Export-oriented policies by their nature reward those who export and do not discriminate among exportables. Since rewards are based upon performance, which in turn is highly correlated with the social profitability of the activity, there is a greater inherent tendency toward less variability in incentives under export promotion than under import substitution.

The feedback to policy makers on the negative effects of policies is much stronger under an export-oriented policy stance than it is under import substitution. For example, an overvalued exchange rate is much more clearly reflected in lagging exports under an outward-oriented policy than would be evident through rising premiums for import licenses under import substitution. It is quite possible that the constraints upon the nature of policies that can be followed, and the quicker feedback to policy makers on the effects of their policies, are at least as important in explaining the success of outward-oriented regimes as are the economic and technological factors considered above. However, quantifying their role would provide a significant research challenge.

One other potentially important, but probably unmeasurable, aspect of feedback should be noted: under import substitution and direct controls over imports, firms have built-in incentives to misrepresent their activities in ways that will induce the receipt of more import licenses and other permissions and privileges. Government officials naturally suspect information presented to them, and thus require verification or check producers’ claims before acting on their applications. Under an export-oriented regime with a fairly realistic exchange rate, the incentive to misrepresent performance is far smaller, as is the scope for doing so: surrender of foreign exchange proceeds is sufficient proof of exports.

Overview

The growth rates of the outward-oriented countries certainly suggest that something more than the direct impact of exports was at work in accounting for the superior growth performance of these countries.

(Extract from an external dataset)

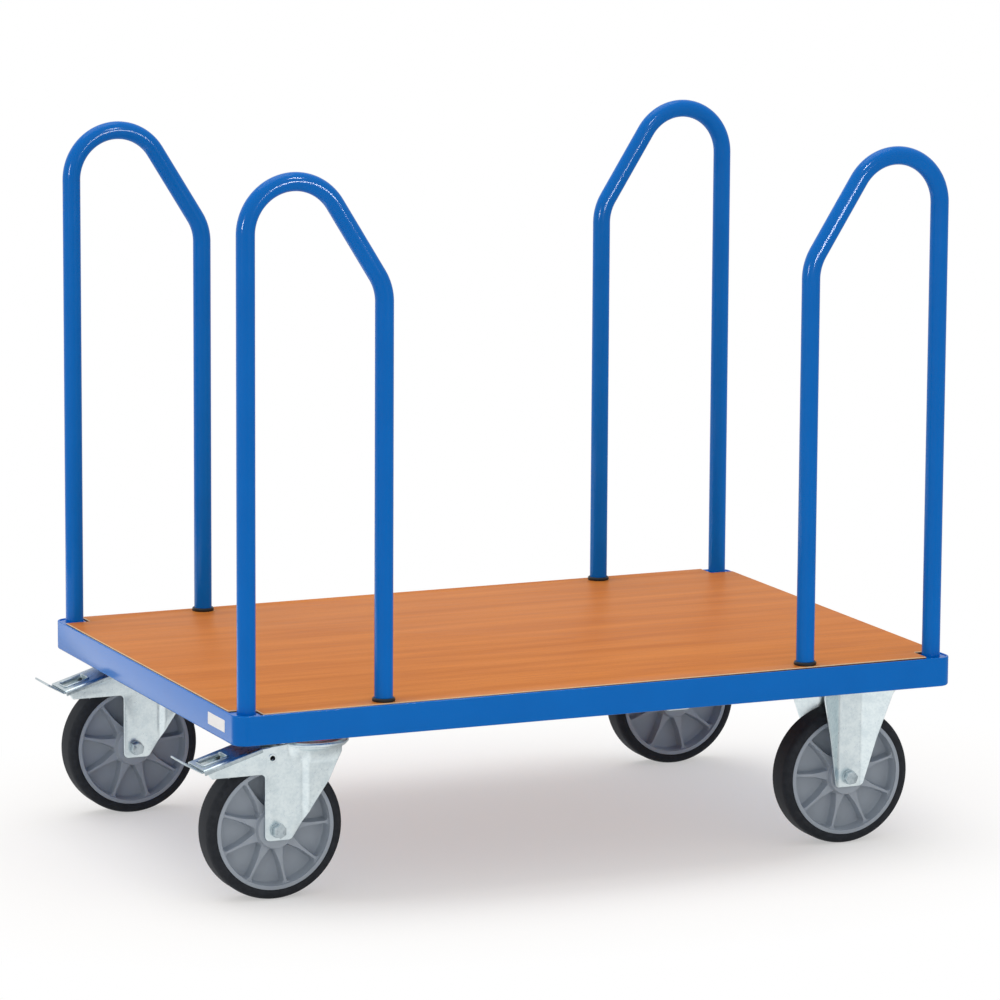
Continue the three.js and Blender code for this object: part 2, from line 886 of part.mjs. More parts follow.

When one examines critically some of the bases upon which that superior performance may have rested, most of the factors earlier thought to have justified protectionist regimes in fact become arguments for intervention supporting exports instead of production for a protected domestic market.

Whether that “something more” is because export-oriented regimes are de facto closer to the optimal allocation of resources under free trade or whether their superior performance is the result of their ability to capture the dynamic gains associated with an export-oriented strategy is still an open question. What seems certain is that the existence of dynamic factors in no way creates a presumption that growth induced via protection of the domestic market will be in any way superior to growth under neutral or outward-oriented trade strategies.

Insofar as the superior results achieved under export orientation have been the result of the behavioral differences rather than the technological factors discussed earlier, the fact of openness itself, rather than of export growth, is a critical ingredient for rapid increases in output and productivity. This consideration is significant in evaluating the prospects for future growth of developing countries in the context of a potentially slower expansion of world trade: if it is openness itself that conveys benefits due to competition and the nature of policy instruments employed, the gains from export orientation will be almost as great (provided the world economy remains open) with slower growth of world trade as with more rapid growth.